Many pregnant women fear getting an accurate though invasive test for Down syndrome because of the miscarriage risk. Using a cell-free DNA blood test to screen pregnant women for Down syndrome is not only safe but also more accurate than the current standard, a new study finds. A cell-free DNA (cfDNA) test is able to detect fragments of the baby's DNA floating through the mother's bloodstream.

Down syndrome, sometimes referred to as Trisomy 21, is the most common chromosome abnormality and cause of learning disabilities in children. This genetic disorder occurs when abnormal cell division results in extra genetic material from chromosome 21. Causing lifelong intellectual disability, Down syndrome varies in severity, with some people experiencing added physical and health problems.

Generally, doctors screen a woman at risk for having a Down syndrome baby based on her age and the results of a nuchal translucency scan (also called a nuchal scan or the NT test). This test uses an ultrasound to measure the translucent (clear) space in the tissue at the back of a baby's neck. Babies with abnormalities tend to accumulate more fluid in the neck during the first trimester, so this space would be larger than average. The screen correctly identifies 70 to 90 percent of fetuses with Down syndrome, with a false positive rate of about two to five percent. When the results of this test are positive, mothers may opt to have amniocentesis, which has a 98 to 99 percent accuracy rate.

Here, though, many women hesitate.

Amniocentesis requires the insertion of a needle directly into the mother's uterus to withdraw a sample of the amniotic fluid. The risk of a miscarriage caused by this procedure ranges somewhere between one in every 400 to one in every 200. (According to American Pregnancy, the rates are closer to one in 400 in facilities that routinely perform this procedure.)

If the early screening test, the NT scan, were more accurate, fewer women would require the invasive test. This, then, was the point of the new study.
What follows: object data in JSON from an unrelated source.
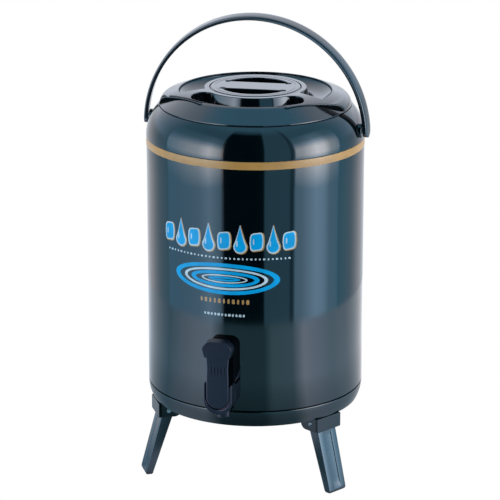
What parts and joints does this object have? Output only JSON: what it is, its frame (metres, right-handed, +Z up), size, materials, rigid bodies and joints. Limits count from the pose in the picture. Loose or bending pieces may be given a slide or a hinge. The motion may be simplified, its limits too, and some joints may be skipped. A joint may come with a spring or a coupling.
{
  "type": "water jug",
  "caption": "Insulated cylindrical water jug with a swinging bail handle, a screw lid with a centre cap, a push-lever tap and folding legs.",
  "frame": {"origin": "on the floor plane under the middle of the jug body", "axes": "+Z up along the body axis, -Y towards the tap, X along the handle pivots"},
  "size_m": [0.2572, 0.2872, 0.5196],
  "materials": {
    "body_paint": "high gloss dark teal",
    "lid_plastic": "gloss dark teal",
    "base_plastic": "satin dark teal",
    "handle_plastic": "satin slate blue",
    "tap_plastic": "fine matte dark navy",
    "gold": "satin gold foil",
    "liner": "natural white polyethylene",
    "foam": "open-cell polyurethane foam",
    "rubber": "matte black",
    "steel": "brushed"
  },
  "bodies": {
    "jug": {"body_shell": "body_paint", "gold_band": "gold", "shoulder_ring": "body_paint", "inner_liner": "liner", "foam_insulation": "foam", "base_cover": "base_plastic", "handle_pin_left": "steel", "handle_pin_right": "steel", "tap_housing": "tap_plastic", "tap_gasket": "rubber", "tap_washer": "rubber", "tap_nut": "liner", "lever_pin": "steel", "bracket_left": "base_plastic", "bracket_right": "base_plastic", "bracket_rear": "base_plastic", "bracket_screws": "steel", "leg_pin_left": "steel", "leg_pin_right": "steel", "leg_pin_rear": "steel"},
    "handle": {"handle_bail": "handle_plastic"},
    "lid_seal": {"lid_gasket": "rubber"},
    "lid": {"lid_shell": "lid_plastic", "lid_pan": "liner", "lid_foam": "foam"},
    "cap_seal": {"cap_gasket": "rubber"},
    "cap": {"cap_top": "lid_plastic", "cap_plug": "liner", "cap_foam": "foam"},
    "lever": {"tap_lever": "tap_plastic"},
    "valve": {"valve_stem": "steel", "valve_seal": "rubber", "valve_spring": "steel"},
    "leg_left": {"leg_left": "base_plastic", "foot_left": "rubber"},
    "leg_right": {"leg_right": "base_plastic", "foot_right": "rubber"},
    "leg_rear": {"leg_rear": "base_plastic", "foot_rear": "rubber"}
  },
  "joints": [
    {"name": "handle_swing", "type": "hinge", "parent": "jug", "child": "handle", "pos_m": [0, 0, 0.397], "axis": [1, 0, 0], "range_deg": [-78, 80]},
    {"name": "lid_lift", "type": "slide", "parent": "jug", "child": "lid_seal", "axis": [0, 0, 1], "range_m": [0, 0.022]},
    {"name": "lid_turn", "type": "hinge", "parent": "lid_seal", "child": "lid", "pos_m": [0, 0, 0.42], "axis": [0, 0, 1], "range_deg": [0, 90]},
    {"name": "cap_lift", "type": "slide", "parent": "lid", "child": "cap_seal", "axis": [0, 0, 1], "range_m": [0, 0.04]},
    {"name": "cap_turn", "type": "hinge", "parent": "cap_seal", "child": "cap", "pos_m": [0, 0, 0.432], "axis": [0, 0, 1], "range_deg": [0, 180]},
    {"name": "lever_press", "type": "hinge", "parent": "jug", "child": "lever", "pos_m": [0, -0.148, 0.185], "axis": [1, 0, 0], "range_deg": [0, 8], "stiffness_Nm_per_rad": 0.9, "springref_deg": -6.88},
    {"name": "valve_rise", "type": "slide", "parent": "jug", "child": "valve", "axis": [0, 0, 1], "range_m": [0, 0.0026], "deforming": ["valve_spring"]},
    {"name": "leg_left_fold", "type": "hinge", "parent": "jug", "child": "leg_left", "pos_m": [-0.0905, -0.05225, 0.0765], "axis": [0.5, -0.866, 0], "range_deg": [0, 104]},
    {"name": "leg_right_fold", "type": "hinge", "parent": "jug", "child": "leg_right", "pos_m": [0.0905, -0.05225, 0.0765], "axis": [0.5, 0.866, 0], "range_deg": [0, 104]},
    {"name": "leg_rear_fold", "type": "hinge", "parent": "jug", "child": "leg_rear", "pos_m": [0, 0.1045, 0.0765], "axis": [-1, 0, 0], "range_deg": [0, 104]}
  ],
  "couplings": [
    {"joint": "valve_rise", "follows": "lever_press", "m_per_rad": 0.0175}
  ]
}
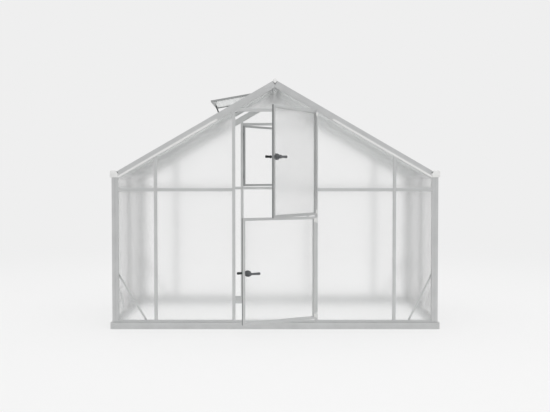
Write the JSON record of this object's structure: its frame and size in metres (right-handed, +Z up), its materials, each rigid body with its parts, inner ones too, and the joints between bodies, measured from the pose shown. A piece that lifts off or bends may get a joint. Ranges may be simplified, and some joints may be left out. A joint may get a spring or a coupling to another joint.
{
  "type": "polycarbonate greenhouse",
  "caption": "Walk-in garden greenhouse with an aluminium frame, polycarbonate sheets, gable roof, roof vent, back window and a two-part front door.",
  "frame": {"origin": "on the ground, at the middle of the whole object's bounding box with its doors and window as they stand at rest", "axes": "+Z up; +X to the right seen from the door; the door wall faces -Y and the ridge runs along Y"},
  "size_m": [3, 2.7921, 2.2787],
  "materials": {
    "aluminium": "satin, mill finished profiles",
    "polycarbonate": "translucent multi-wall polycarbonate sheet",
    "pale_plastic": "smooth moulded plastic",
    "black_plastic": "black moulded nylon and coated steel"
  },
  "bodies": {
    "house": {"base_front": "aluminium", "base_back": "aluminium", "base_left": "aluminium", "base_right": "aluminium", "sills": "aluminium", "corner_posts": "aluminium", "front_posts": "aluminium", "back_posts": "aluminium", "side_posts": "aluminium", "front_rails": "aluminium", "back_rails": "aluminium", "side_rails": "aluminium", "door_head": "aluminium", "front_rafters": "aluminium", "middle_rafters": "aluminium", "back_rafters": "aluminium", "ridge_beam": "aluminium", "gutter_left": "aluminium", "gutter_right": "aluminium", "end_caps": "pale_plastic", "corner_braces": "aluminium", "front_sheets": "polycarbonate", "back_sheets": "polycarbonate", "left_sheets": "polycarbonate", "right_sheets": "polycarbonate", "roof_sheets_left": "polycarbonate", "roof_sheets_right": "polycarbonate", "vent_bar": "aluminium", "vent_frame": "aluminium", "vent_sheet": "polycarbonate", "vent_fittings": "black_plastic", "window_frame": "aluminium", "window_sheet": "polycarbonate", "window_fittings": "black_plastic", "hinge_brackets": "pale_plastic"},
    "lower_leaf": {"lower_leaf_frame": "aluminium", "lower_leaf_sheet": "polycarbonate", "lower_leaf_hinges": "pale_plastic", "lower_lock_plates": "black_plastic"},
    "upper_leaf": {"upper_leaf_frame": "aluminium", "upper_leaf_sheet": "polycarbonate", "upper_leaf_hinges": "pale_plastic", "upper_lock_plates": "black_plastic"},
    "lower_handle": {"lower_handle": "black_plastic"},
    "upper_handle": {"upper_handle": "black_plastic"}
  },
  "joints": [
    {"name": "lower_leaf_hinge", "type": "hinge", "parent": "house", "child": "lower_leaf", "pos_m": [0.375, -0.76, 0.563], "axis": [0, 0, 1], "range_deg": [-27.5, 82.5]},
    {"name": "upper_leaf_hinge", "type": "hinge", "parent": "house", "child": "upper_leaf", "pos_m": [0.375, -0.76, 1.514], "axis": [0, 0, 1], "range_deg": [-58, 52]},
    {"name": "lower_handle_turn", "type": "hinge", "parent": "lower_leaf", "child": "lower_handle", "pos_m": [-0.23615, -1.07814, 0.545], "axis": [-0.4617, 0.887, 0], "range_deg": [0, 90]},
    {"name": "upper_handle_turn", "type": "hinge", "parent": "upper_leaf", "child": "upper_handle", "pos_m": [0.00989, -1.34431, 1.554], "axis": [-0.848, 0.5299, 0], "range_deg": [0, 90]}
  ]
}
The researchers asked, Is a cfDNA test more effective as a screen than the current standard tests? The study, conducted by the American research team, analyzed and compared results from two screen tests — the NT scan versus the cfDNA — given to 15,841 women at various health facilities around the world.

The cfDNA test “had higher sensitivity, a lower false positive rate, and higher positive predictive value than did standard screening,” the researchers wrote in their published study. More importantly, the false positive rate during the study for cfDNA was just 0.06 percent as compared to 5.4 percent for standard screening — one less worry for pregnant mothers.